Is a rant with a strong attitude worth so much?

Should we all stop bothering to do research or open up and just flame our most controversial opinions? Is that really adding value? Is that what Steemit wants to be?

Before they trended, I commented on a few of those posts trying to inspire her(him?) to increase the power of unsupported opinion with a rounded view, references to books, personal confessional stories etc. I honestly thought they would need that to do well. (I haven't read all the posts, so maybe some are better than the ones I commented on). But...No response. AND serious success.

I know it's a different case, but when @lukestokes asked @sean-king to support a claim, @sean-king wrote a whole article supporting the claim. That's what community that values quality looks like. Even though @sean-king is well-known here and doesn't need to improve his writing or argumentation to be rewarded for what are often deeply impressive articles, he engages with challenges. I'm not saying that everybody should have to respond to every comment, but it builds community whenever anyone does. Those who are here as parasites to get what they can and run are unlikely to be contributing as citizens.
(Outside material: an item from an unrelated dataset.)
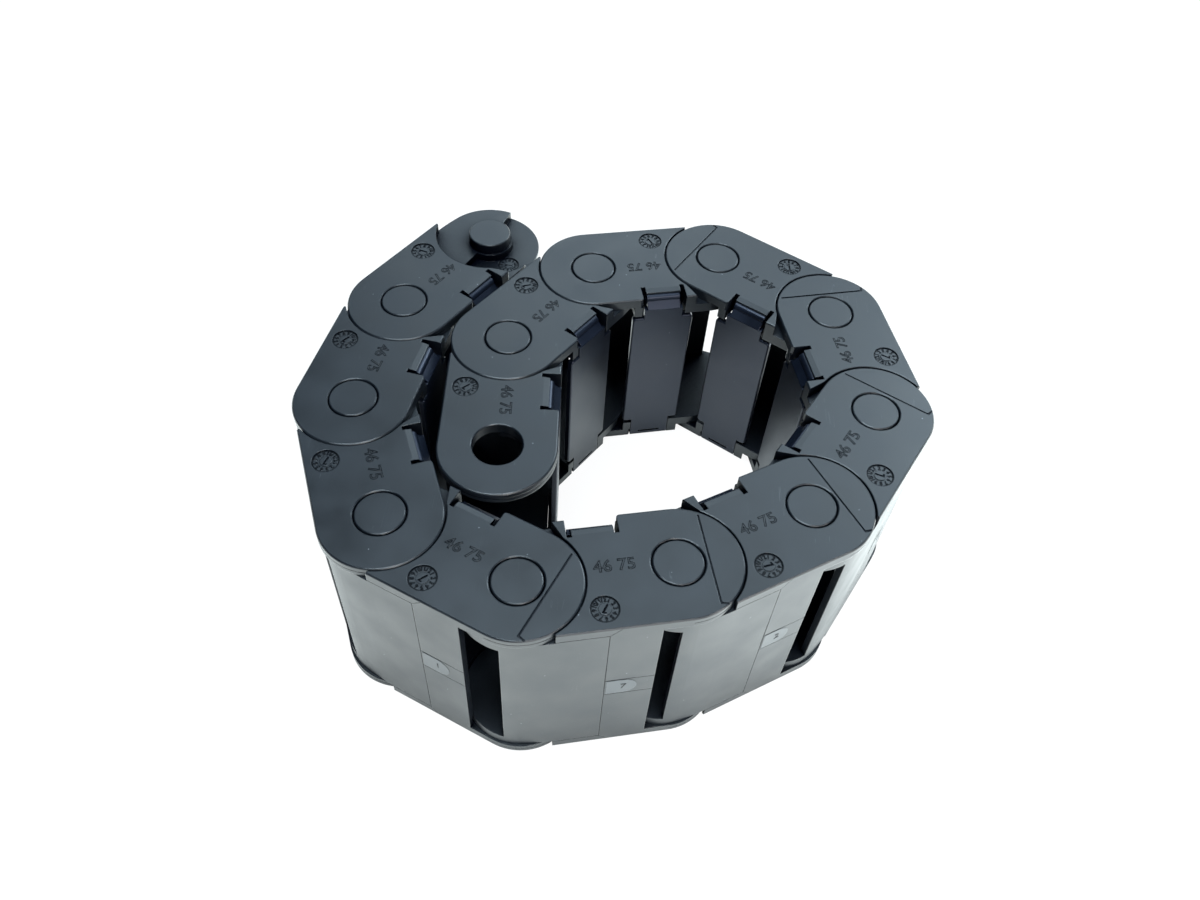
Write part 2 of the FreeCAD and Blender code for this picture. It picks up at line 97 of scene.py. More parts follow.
# %% Camera
PHOTO_WIDTH = 1200
FOCAL_PIXELS = 1013
SENSOR_MM = 36
CLIP_START = 10 * MM
LOOK_AT = Vector((-4.46, -24.11, 74.6)) * MM
CAMERA_DISTANCE = 311 * MM
CAMERA_ELEVATION = math.radians(51.58)
CAMERA_ROLL = math.radians(4.52)


def camera_axes(elevation, roll):
    """The camera's right, up and backward directions, looking along +Y and down."""
    level = Vector((1, 0, 0))
    upright = Vector((0, math.sin(elevation), math.cos(elevation)))
    right = math.cos(roll) * level + math.sin(roll) * upright
    up = math.cos(roll) * upright - math.sin(roll) * level
    return right, up, right.cross(up)


right, up, back = camera_axes(CAMERA_ELEVATION, CAMERA_ROLL)
camera_data = bpy.data.cameras.new("camera")
camera_data.sensor_width = SENSOR_MM
camera_data.lens = camera_data.sensor_width * FOCAL_PIXELS / PHOTO_WIDTH
camera_data.clip_start = CLIP_START
camera = bpy.data.objects.new("camera", camera_data)
bpy.context.scene.collection.objects.link(camera)
camera.matrix_world = Matrix.Translation(LOOK_AT + back * CAMERA_DISTANCE) @ Matrix(
    (right, up, back)
).transposed().to_4x4()
bpy.context.scene.camera = camera
print("Lens", round(camera_data.lens, 2), "mm, camera at", [round(v, 4) for v in camera.location])

# %% [markdown]
# Materials are built from nodes. That can be done by hand in the shader editor, but written out
# here it can be read and repeated. One function turns hex colours into the linear values that the
# shaders work in, and one adds a node with its settings and its links in a single call. In that
# call a name stands for a property or a socket, and a number for a socket's place in the row.

# %% Colour and node helpers
WHITE = "ffffff"
SAMPLES = 4


def linear(hex_colour):
    """An sRGB hex colour such as "2a2d30" as linear red, green, blue and alpha."""
    channels = [int(hex_colour[i : i + 2], 16) / 255 for i in (0, 2, 4)]
    return [c / 12.92 if c <= 0.04045 else ((c + 0.055) / 1.055) ** 2.4 for c in channels] + [1.0]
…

I admit it gets my goat that someone who showed little interest in being a real person on Steemit was so consistently and overwhelmingly rewarded, whether or not their writing was generated by a bot.

I agree. I think the AI creation of "content" is less of an issue than the consistent upvoting of suspect posts by people with a LOT of steem powere and their bots.

I totally agree, @nubchai. Thanks for responding. :)

Voting bots are what the curent system promotes.